Locked In – Locked Out

The experience of young offenders out of society and in prison

Angela Neustatter
2002

£8.95 + p&p, 144 pp
B/w illus
ISBN 978 0 903319 88 1
Buy from Central Books

We lock up more young people than any country in Europe but do we know what happens when they are put into custody? Can prison be a rehabilitative experience or does its culture make this impossible? Can it be the place to address the severe problems of abuse, violence, disadvantage, failure, and self-loathing that so many who end up inside suffer? Or is locking them up the ultimate failure of a society that cannot find a better way to deal with its problem young people?

Angela Neustatter visits young offender institutions and talks to young offenders, governors, staff, HM Chief Inspector of Prisons, the Probation Service, Youth Offending Teams, voluntary agencies and campaigning organisations to find some answers to these questions and puts forward recommendations for improving the way society deals with children who break the law.

‘… a compelling, campaigning book which should give each one of us pause for thought about why so many young people are locked up, and what prison does to them …’

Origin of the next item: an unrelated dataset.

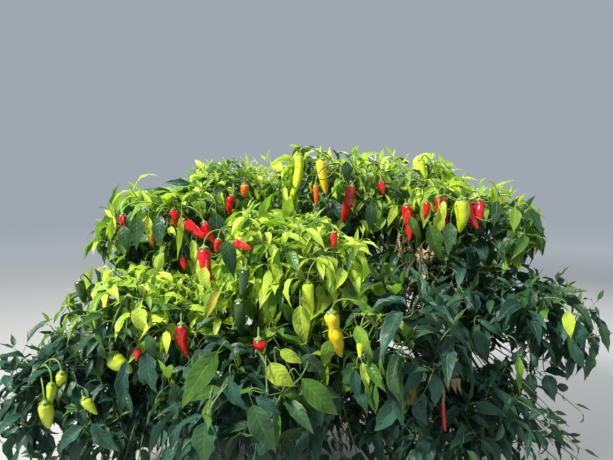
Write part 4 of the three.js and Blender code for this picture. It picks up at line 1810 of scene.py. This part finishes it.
@dataclass
class Foliage:
    """The twigs and leaves of all masses, dealt out in sprays of one tint."""

    masses: list[Mass]
    limbs: dict[str, Curve]
    sight: Sight
    pods: PodWork
    twigs_in_mass: int = 6
    leaves_on_twig: int = 9
    twig_reach: float = 0.76
    twig_arch: float = 0.16
    inner_rise: float = 0.2
    bud_distance: float = 0.05
    neighbour_room: float = 0.012
    shrinks: int = 5
    twig_floor: float = 0.06
    spray_floor: float = 0.14
    outer_reach: Range = (0.68, 1.0)
    inner_reach: Range = (0.4, 0.7)
    inner_share: float = 0.4
    unevenness: float = 0.34
    # Painted shade on sprays deep in a mass and on those on limbs and low down, and the share of it that
    # darkens their leaves' tones.
    inner_shade: float = 0.34
    limb_shade: float = 0.7
    inner_painted_shade: float = 0.75
    leaf_reach: Range = (1.08, 1.26)
    bud_tries: int = 14
    held_hook: float = 0.014
    dry_reach: float = 0.09
    dry_at_place: int = 12
    sprays_on_limb: int = 6
    low_sprays: int = 232
    low_squareness: float = 0.62
    low_reach: Range = (0.96, 0.56)
    low_forward: float = 0.24
    low_height: Range = (0.09, 0.36)
    shown: Shown | None = None
    twigs: list[Twig] = field(default_factory=list)
    leaves: dict[tuple[Tint, str], list[Leaf]] = field(default_factory=dict)
    homes: dict[tuple[Tint, str], set[str]] = field(default_factory=dict)

    LIGHTER = {Tint.FRESH: Tint.LIME, Tint.LEAFY: Tint.FRESH, Tint.DEEP: Tint.LEAFY, Tint.SHADE: Tint.DEEP}
    DARKER = {light: dark for dark, light in LIGHTER.items()}
    LEAST_LIGHT = ((Tint.LIME, 0.68), (Tint.FRESH, 0.48), (Tint.LEAFY, 0.28), (Tint.DEEP, 0.1))
    DRY_PLACES = ((0.42, -0.25, 0.63), (0.52, -0.25, 0.46), (0.34, -0.2, 0.7))
    WITHERED_CHANCE = {True: 0.55, False: 0.004}
    # Each kind of twig, with its radius at its foot and at its tip, and its steps.
    STEM = (0.0046, 0.003, 12)
    MAIN = (0.0028, 0.0017, 10)
    FINE = (0.0016, 0.001, 6)
    HOLDING = (0.0016, 0.0009, 10)
    ON_LIMB = (0.0018, 0.001, 6)
    LOW = (0.0022, 0.001, 8)
    DRY = (0.0016, 0.0006, 10)
    # The places along a stem, a main twig or a limb that twigs grow from.
    FINE_BUDS = (0.4, 0.55, 0.7, 0.85, 1.0)
    POD_BUDS = (0.3, 0.45, 0.6, 0.75, 0.9, 1.0)
    HELD_BUDS = (0.5, 0.9)
    LOW_BUDS = (0.15, 0.35, 0.55, 0.75)
    DRY_BUDS = (0.5, 0.75, 1.0)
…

– Angela Devlin, The Tablet

Angela Neustatter is a journalist and writer, who for more than 25 years has specialised in writing about children, social and women’s issues. She writes regularly for the Guardian, Observer, Independent, Telegraph Magazine and for 13 years co-edited Children First! magazine for Unicef-UK. Her books include Mixed Feelings: The experience of abortion (Pluto Press) and Hyenas in Petticoats: A look at 20 years of feminism (Harrap and Penguin).